_Supplied material_:
· · · · · · ·

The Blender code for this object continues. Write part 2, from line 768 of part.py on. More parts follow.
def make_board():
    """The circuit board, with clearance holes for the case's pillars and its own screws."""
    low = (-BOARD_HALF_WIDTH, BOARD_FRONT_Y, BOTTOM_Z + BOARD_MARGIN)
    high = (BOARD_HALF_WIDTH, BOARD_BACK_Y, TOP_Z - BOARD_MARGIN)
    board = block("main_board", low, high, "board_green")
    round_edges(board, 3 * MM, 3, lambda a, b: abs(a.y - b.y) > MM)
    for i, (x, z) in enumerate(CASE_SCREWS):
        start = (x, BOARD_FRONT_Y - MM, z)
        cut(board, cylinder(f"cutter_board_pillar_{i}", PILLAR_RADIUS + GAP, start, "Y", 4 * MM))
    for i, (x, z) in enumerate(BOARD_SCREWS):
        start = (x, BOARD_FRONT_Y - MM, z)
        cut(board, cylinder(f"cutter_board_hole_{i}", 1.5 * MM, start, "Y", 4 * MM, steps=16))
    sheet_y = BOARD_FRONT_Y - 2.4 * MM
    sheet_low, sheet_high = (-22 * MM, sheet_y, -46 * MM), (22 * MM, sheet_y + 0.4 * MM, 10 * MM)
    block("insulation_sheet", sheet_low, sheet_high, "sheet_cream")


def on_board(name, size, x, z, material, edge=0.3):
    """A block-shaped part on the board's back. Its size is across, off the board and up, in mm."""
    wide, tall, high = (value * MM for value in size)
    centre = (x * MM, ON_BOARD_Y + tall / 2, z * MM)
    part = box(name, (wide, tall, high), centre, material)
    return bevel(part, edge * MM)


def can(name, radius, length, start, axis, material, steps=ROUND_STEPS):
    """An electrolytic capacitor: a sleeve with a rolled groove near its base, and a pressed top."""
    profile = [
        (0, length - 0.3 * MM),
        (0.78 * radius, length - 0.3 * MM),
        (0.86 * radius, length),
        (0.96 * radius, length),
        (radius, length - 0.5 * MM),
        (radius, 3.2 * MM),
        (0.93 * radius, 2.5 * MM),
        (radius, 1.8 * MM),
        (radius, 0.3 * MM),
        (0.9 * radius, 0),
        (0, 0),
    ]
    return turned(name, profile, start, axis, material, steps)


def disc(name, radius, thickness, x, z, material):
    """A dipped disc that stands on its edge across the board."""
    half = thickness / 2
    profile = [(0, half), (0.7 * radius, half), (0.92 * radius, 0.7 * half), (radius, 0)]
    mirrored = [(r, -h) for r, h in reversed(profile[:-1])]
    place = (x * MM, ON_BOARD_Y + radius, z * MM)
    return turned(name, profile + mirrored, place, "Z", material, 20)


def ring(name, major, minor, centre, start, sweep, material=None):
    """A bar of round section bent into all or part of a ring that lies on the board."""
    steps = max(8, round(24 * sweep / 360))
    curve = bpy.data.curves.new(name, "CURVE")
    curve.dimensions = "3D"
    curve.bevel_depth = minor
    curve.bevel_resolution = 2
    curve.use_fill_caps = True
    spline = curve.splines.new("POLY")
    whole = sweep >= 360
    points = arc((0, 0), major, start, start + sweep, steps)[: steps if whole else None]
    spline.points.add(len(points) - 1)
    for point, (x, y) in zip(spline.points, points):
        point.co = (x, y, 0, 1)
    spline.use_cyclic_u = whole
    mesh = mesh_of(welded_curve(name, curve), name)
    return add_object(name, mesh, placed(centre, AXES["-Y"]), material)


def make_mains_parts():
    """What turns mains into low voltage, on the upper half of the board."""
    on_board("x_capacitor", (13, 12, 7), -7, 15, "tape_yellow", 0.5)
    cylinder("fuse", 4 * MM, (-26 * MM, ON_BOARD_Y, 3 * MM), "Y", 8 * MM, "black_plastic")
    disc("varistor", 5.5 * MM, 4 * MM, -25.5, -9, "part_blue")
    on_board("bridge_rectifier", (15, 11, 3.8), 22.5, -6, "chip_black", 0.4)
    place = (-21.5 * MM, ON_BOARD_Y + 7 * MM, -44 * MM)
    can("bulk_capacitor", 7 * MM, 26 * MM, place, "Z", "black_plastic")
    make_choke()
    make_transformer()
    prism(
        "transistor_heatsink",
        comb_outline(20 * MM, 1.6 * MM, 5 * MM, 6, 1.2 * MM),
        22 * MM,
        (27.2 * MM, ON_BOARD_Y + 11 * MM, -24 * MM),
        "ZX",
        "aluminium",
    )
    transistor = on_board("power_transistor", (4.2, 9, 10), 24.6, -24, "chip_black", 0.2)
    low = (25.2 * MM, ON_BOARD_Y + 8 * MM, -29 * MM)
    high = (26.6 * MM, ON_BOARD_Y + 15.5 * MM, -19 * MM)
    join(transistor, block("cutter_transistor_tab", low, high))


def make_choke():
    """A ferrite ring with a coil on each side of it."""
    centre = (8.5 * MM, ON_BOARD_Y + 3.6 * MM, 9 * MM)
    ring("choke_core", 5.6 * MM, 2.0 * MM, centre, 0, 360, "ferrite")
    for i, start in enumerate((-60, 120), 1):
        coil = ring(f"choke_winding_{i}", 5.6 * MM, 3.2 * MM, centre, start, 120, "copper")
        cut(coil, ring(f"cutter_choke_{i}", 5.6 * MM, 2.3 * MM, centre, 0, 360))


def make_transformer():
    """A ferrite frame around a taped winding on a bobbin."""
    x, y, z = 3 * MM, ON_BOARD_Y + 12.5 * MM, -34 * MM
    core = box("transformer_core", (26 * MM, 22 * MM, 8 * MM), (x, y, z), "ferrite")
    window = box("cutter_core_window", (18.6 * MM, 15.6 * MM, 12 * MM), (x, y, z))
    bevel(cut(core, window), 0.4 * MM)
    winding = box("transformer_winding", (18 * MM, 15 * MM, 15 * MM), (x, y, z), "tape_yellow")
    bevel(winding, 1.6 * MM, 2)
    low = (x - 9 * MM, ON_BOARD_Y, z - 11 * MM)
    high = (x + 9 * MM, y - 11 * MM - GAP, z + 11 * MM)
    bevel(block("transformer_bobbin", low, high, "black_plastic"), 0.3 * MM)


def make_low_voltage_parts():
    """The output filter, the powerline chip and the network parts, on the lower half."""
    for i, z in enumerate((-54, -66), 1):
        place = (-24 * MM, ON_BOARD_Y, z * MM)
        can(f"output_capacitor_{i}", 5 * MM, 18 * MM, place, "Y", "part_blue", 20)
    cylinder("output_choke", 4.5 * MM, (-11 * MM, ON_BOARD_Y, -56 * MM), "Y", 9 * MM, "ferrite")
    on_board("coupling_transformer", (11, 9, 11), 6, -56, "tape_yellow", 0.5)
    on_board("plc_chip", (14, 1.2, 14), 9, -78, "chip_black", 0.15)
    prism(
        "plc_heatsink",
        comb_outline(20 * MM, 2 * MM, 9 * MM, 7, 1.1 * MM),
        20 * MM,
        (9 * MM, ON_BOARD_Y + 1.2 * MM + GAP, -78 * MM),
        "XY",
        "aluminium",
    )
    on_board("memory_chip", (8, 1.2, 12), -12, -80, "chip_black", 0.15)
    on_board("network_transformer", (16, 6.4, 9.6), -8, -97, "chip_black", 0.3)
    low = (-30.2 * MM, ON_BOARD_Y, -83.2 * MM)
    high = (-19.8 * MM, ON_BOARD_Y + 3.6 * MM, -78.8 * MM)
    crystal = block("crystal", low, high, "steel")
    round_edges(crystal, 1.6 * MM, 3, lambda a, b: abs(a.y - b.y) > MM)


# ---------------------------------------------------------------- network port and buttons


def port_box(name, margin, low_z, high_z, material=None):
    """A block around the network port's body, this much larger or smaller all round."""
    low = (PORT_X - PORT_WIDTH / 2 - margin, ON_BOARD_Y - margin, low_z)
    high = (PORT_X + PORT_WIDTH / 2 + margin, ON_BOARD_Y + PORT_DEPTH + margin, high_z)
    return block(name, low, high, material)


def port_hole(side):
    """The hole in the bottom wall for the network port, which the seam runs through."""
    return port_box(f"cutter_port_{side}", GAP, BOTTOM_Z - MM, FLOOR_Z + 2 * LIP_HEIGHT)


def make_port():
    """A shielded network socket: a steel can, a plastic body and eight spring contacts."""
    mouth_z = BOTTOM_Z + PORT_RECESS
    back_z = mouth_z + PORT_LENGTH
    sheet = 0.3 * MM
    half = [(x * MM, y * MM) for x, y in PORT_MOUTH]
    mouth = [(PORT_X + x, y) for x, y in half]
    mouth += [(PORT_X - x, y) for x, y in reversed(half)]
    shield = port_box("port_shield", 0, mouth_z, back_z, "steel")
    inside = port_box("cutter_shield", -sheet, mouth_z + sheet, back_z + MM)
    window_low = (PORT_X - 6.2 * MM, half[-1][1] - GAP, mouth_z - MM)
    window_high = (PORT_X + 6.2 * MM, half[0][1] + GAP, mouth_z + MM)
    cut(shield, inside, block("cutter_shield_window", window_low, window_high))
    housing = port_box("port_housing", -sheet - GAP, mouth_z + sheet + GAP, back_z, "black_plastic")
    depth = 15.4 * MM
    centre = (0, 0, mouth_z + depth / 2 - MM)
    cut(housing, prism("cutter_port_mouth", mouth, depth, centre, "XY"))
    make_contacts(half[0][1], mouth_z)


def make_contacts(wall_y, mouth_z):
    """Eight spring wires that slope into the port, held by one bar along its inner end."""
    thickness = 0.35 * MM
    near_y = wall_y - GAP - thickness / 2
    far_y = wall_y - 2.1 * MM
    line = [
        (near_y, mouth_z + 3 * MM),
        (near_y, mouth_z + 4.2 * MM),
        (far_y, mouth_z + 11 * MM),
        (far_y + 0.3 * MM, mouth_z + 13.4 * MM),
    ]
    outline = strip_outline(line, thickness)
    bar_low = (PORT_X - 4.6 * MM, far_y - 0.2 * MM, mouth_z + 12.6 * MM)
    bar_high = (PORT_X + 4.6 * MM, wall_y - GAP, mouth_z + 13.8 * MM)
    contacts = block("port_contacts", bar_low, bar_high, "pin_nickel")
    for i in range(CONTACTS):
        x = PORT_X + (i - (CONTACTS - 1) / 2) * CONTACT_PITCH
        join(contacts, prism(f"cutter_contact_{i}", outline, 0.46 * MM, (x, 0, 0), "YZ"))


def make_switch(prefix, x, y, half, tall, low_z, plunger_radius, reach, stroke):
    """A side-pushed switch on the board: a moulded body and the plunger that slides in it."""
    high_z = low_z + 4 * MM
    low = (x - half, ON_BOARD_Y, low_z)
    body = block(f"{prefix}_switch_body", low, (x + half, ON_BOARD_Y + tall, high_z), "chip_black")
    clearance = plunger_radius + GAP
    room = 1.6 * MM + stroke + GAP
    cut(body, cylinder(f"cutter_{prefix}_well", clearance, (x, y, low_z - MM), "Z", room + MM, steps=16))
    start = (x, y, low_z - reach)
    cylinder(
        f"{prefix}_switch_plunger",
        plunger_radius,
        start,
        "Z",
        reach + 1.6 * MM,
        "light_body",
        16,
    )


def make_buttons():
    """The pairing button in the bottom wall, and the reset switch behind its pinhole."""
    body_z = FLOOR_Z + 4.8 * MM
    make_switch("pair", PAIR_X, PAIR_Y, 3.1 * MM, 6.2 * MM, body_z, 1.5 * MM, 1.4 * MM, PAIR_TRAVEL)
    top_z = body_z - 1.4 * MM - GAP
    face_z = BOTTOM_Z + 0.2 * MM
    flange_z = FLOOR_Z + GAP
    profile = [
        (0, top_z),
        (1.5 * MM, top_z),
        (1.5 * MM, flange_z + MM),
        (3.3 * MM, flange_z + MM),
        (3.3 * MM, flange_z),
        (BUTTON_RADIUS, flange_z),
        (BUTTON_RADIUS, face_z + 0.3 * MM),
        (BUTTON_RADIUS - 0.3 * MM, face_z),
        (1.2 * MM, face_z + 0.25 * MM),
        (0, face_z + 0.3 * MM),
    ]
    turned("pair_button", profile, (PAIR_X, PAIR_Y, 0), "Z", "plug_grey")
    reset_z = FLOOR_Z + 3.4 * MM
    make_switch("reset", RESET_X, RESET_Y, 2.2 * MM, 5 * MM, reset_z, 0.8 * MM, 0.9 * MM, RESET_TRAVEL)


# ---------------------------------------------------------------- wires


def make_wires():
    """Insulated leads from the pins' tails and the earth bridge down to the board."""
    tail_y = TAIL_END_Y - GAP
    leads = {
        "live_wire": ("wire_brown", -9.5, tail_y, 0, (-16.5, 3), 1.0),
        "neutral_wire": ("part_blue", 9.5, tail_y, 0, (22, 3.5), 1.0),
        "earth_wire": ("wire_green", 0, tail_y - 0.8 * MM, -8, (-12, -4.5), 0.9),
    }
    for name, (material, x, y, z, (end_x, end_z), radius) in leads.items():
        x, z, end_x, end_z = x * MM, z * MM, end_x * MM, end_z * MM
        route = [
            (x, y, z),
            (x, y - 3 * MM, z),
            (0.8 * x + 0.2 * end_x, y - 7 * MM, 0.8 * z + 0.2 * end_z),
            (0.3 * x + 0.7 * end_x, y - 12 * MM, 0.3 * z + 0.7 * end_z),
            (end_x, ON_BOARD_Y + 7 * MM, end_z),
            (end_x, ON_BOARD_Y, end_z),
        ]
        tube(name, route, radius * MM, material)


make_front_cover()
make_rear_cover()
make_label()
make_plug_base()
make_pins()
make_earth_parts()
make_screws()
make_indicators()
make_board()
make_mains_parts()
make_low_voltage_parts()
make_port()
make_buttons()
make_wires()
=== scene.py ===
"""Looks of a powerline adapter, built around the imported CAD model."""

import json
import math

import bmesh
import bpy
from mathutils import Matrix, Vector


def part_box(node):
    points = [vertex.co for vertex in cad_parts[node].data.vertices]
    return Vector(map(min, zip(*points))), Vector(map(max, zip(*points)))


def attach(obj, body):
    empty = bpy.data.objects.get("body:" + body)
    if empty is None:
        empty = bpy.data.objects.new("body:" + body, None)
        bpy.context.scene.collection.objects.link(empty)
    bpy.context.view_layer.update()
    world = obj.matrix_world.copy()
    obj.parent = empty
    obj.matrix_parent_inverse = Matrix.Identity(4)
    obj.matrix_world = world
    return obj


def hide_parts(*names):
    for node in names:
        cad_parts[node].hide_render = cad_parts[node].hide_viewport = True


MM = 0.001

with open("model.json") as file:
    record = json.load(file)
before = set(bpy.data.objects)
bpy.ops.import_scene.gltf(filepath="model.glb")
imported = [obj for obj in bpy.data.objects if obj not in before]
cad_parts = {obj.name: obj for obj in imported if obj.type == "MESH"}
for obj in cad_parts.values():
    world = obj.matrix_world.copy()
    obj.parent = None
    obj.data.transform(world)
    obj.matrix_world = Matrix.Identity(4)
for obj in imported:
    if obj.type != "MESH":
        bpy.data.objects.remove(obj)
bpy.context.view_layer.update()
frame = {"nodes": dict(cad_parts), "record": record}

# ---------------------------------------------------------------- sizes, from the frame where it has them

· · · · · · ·

_Goal of the exercise_:
Repeat exactly the lines from the one that contains "make_front_cover()" through the one that contains "bpy.context.scene.collection.objects.link(empty)", and only those.

_Completed exercise_:
make_front_cover()
make_rear_cover()
make_label()
make_plug_base()
make_pins()
make_earth_parts()
make_screws()
make_indicators()
make_board()
make_mains_parts()
make_low_voltage_parts()
make_port()
make_buttons()
make_wires()
=== scene.py ===
"""Looks of a powerline adapter, built around the imported CAD model."""

import json
import math

import bmesh
import bpy
from mathutils import Matrix, Vector


def part_box(node):
    points = [vertex.co for vertex in cad_parts[node].data.vertices]
    return Vector(map(min, zip(*points))), Vector(map(max, zip(*points)))


def attach(obj, body):
    empty = bpy.data.objects.get("body:" + body)
    if empty is None:
        empty = bpy.data.objects.new("body:" + body, None)
        bpy.context.scene.collection.objects.link(empty)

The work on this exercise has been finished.